Accurate diagnosis of ocular surface diseases is critical in optometry and ophthalmology,
which hinge on integrating clinical data sources (e.g., meibography imaging and clinical metadata).
Traditional human assessments lack precision in quantifying clinical observations, while current
machine-based methods often treat diagnoses as multi-class classification problems,
limiting the diagnoses to a predefined closed-set of curated answers without reasoning
the clinical relevance of each variable to the diagnosis. To tackle these challenges,
we introduce an innovative multi-modal diagnostic pipeline (MDPipe) by employing large
language models (LLMs) for ocular surface disease diagnosis.
We first employ a visual translator to interpret meibography images by converting them
into quantifiable morphology data, facilitating their integration with clinical metadata
and enabling the communication of nuanced medical insight to LLMs.
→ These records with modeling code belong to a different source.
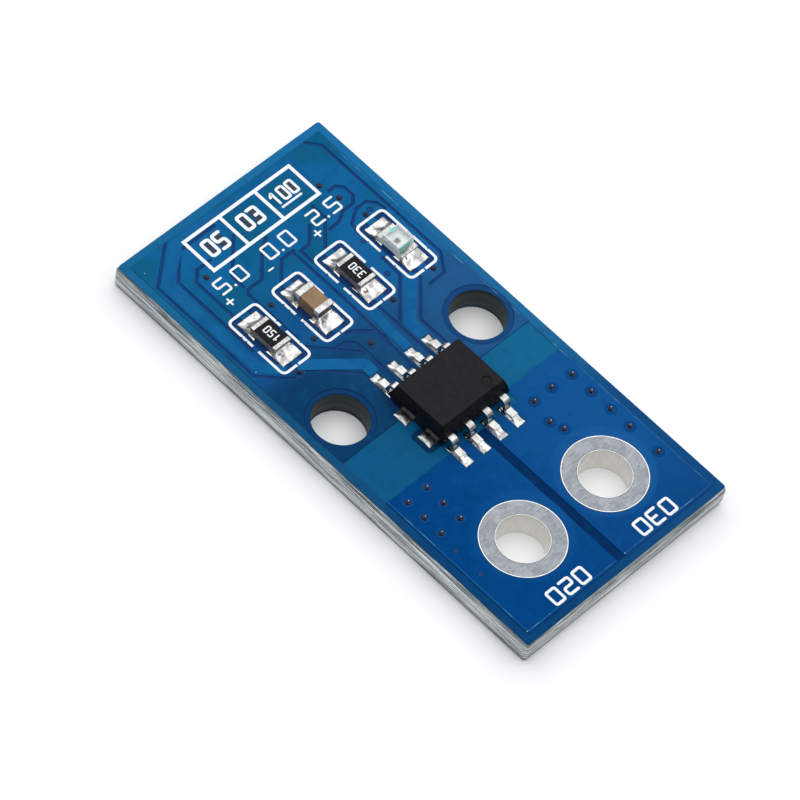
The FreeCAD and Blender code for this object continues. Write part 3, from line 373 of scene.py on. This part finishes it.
def tin_ring():
    """Satin tin on the terminals, with short cross scratches; the barrels are painted lighter and less
    metallic, as painted light on their walls.
    """
    look = Look("terminal_tin")
    x, y = look.plan()
    grain = look.noise(7.0, 4.0, 0.65)
    blot = look.noise(1.4, 3.0, 0.6)
    scratch = look.noise(1.0, 3.0, 0.6, look.stretch(26, 2.2, 2.2))
    shade = look.add(look.times(grain, 0.3), look.add(look.times(blot, 0.3), look.times(scratch, 0.4)))
    colour = look.mix(look.step(shade, 0.38, 0.62), "#7f838a", "#a3a7ad")
    middle = look.away(x, look.calc("ABSOLUTE", y), (TERMINAL_X, TERMINAL_Y))
    inside = look.fade(middle, TERMINAL_BORE + 0.015, TERMINAL_BORE + 0.035)
    streaks = look.noise(1.0, 3.0, 0.6, look.stretch(6, 6, 1))
    # Painted light: the bore walls get a lighter, less metallic copy of the tin.
    colour = look.mix(inside, colour, look.mix(streaks, "#cfcdc7", "#f2f0ec"))
    rough = look.add(0.42, look.times(grain, 0.16))
    metal = look.calc("SUBTRACT", 0.9, look.times(inside, 0.65))
    return look.set(Base_Color=colour, Roughness=rough, Metallic=metal,
                    Normal=look.bump(look.add(grain, scratch), 0.002, look.rounded(0.05)))


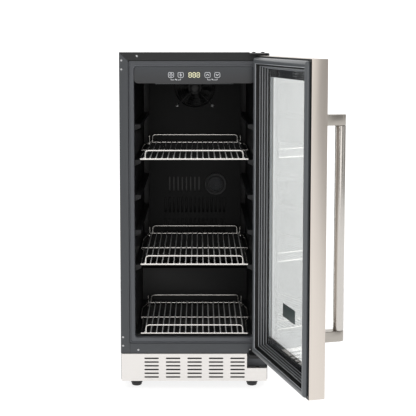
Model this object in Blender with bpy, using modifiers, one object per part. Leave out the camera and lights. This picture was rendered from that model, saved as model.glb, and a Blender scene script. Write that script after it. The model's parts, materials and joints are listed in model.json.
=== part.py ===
"""An under-counter drinks fridge with a glazed door, built as an assembly of separate parts.

Inside the model, X runs towards the hinge side, Y from the door to the back, and Z up from the floor,
with y = 0 on the front plane of the cabinet. The door stands open at DOOR_OPEN. The last step moves the
whole assembly so that the origin is under the middle of its bounding box.
"""

import math

import bmesh
import bpy
from mathutils import Matrix, Vector

# ---------------------------------------------------------------- driving dimensions, in metres

GAP = 0.0003                 # clearance between pieces that touch
SHEET = 0.0012               # steel sheet
PLASTIC = 0.002              # moulded wall

CABINET_WIDTH = 0.380
CABINET_HEIGHT = 0.870       # floor to the top of the front frame
CABINET_DEPTH = 0.550        # front plane to the back panel
ROOF_DROP = 0.011            # roof below the top of the front frame
FLOOR_CLEARANCE = 0.020      # floor to the base pan and the kick plate
KICK_HEIGHT = 0.072
KICK_TOP_GAP = 0.001

FRAME_SIDE = 0.0375          # outside to the opening
FRAME_TOP = 0.0355
FRAME_BOTTOM = 0.041
FRAME_THICK = 0.014
FRAME_CORNER = 0.003
OPENING_RADIUS = 0.009
STRIP_WIDTH = 0.0135         # breaker strip round the opening
STRIP_SET_BACK = 0.0015
STRIP_THICK = 0.0185

LINER_DEPTH = 0.508          # front plane to the liner's back wall
HUMP_FRONT = 0.395           # front plane to the step over the machine bay
HUMP_HEIGHT = 0.098          # step above the liner's floor
FOAM_WALL = 0.030            # foam between the step and the machine bay

RIB_PITCH = 0.0912           # between shelf levels
RIB_START = 0.004            # liner's floor to the lowest level
RIB_SKIPPED = (1,)           # levels left out, where the step begins
RIB_HEADROOM = 0.030         # least space over the highest level
RIB_REACH = 0.015
RIB_ROOT = 0.0163
RIB_TIP = 0.0088
RIB_FRONT = 0.0255

WIRE = 0.0030                # lengthwise shelf wires
CROSS_WIRE = 0.0040
FRONT_WIRE = 0.0050
WIRE_LAP = 0.0010            # how far crossing wires sink into each other at a weld
WIRE_PLAY = 0.02415          # liner's wall to the outermost lengthwise wires
WIRE_COUNT = 18
SHELF_FRONT = 0.018
SHELF_END_PLAY = 0.014       # liner's wall to the front and rear cross wires
SHELF_REST_PLAY = 0.0025     # liner's wall to the middle cross wire, which lies on the ribs
GUARD_PLAY = 0.0268          # liner's wall to the guards
GUARD_HEIGHT = 0.0205
GUARD_WIRE = 0.004
GUARD_CORNER = 0.010
DEEP_SHELF = 0.448
SHORT_SHELF = 0.332
SHELVES = (("upper", 5, DEEP_SHELF), ("middle", 2, DEEP_SHELF), ("lower", 0, SHORT_SHELF))

DUCT_FRONT = 0.474           # front plane to the duct panel
DUCT_SIDE_GAP = 0.017        # liner's wall to the duct panel
DUCT_SHEET = 0.0015
DUCT_TOP_GAP = 0.012
DUCT_BOTTOM_GAP = 0.008
VENT_WIDTH = 0.0055
VENT_LENGTH = 0.0437
VENT_PITCH = 0.0125
VENT_ROW_PITCH = 0.0631
VENT_FULL_ROW = 15
VENT_SHORT_ROW = 8
VENT_LOWEST = 0.188          # liner's floor to the lowest row of vents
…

To further advance this
communication, we introduce a LLM-based summarizer to contextualize the insight from the
combined morphology and clinical metadata, and generate clinical report summaries.
Finally, we refine the LLMs' reasoning ability with domain-specific insight
from real-life clinician diagnoses. Our evaluation across diverse ocular surface disease
diagnosis benchmarks demonstrates that MDPipe outperforms existing standards, including GPT-4,
and provides clinically sound rationales for diagnoses.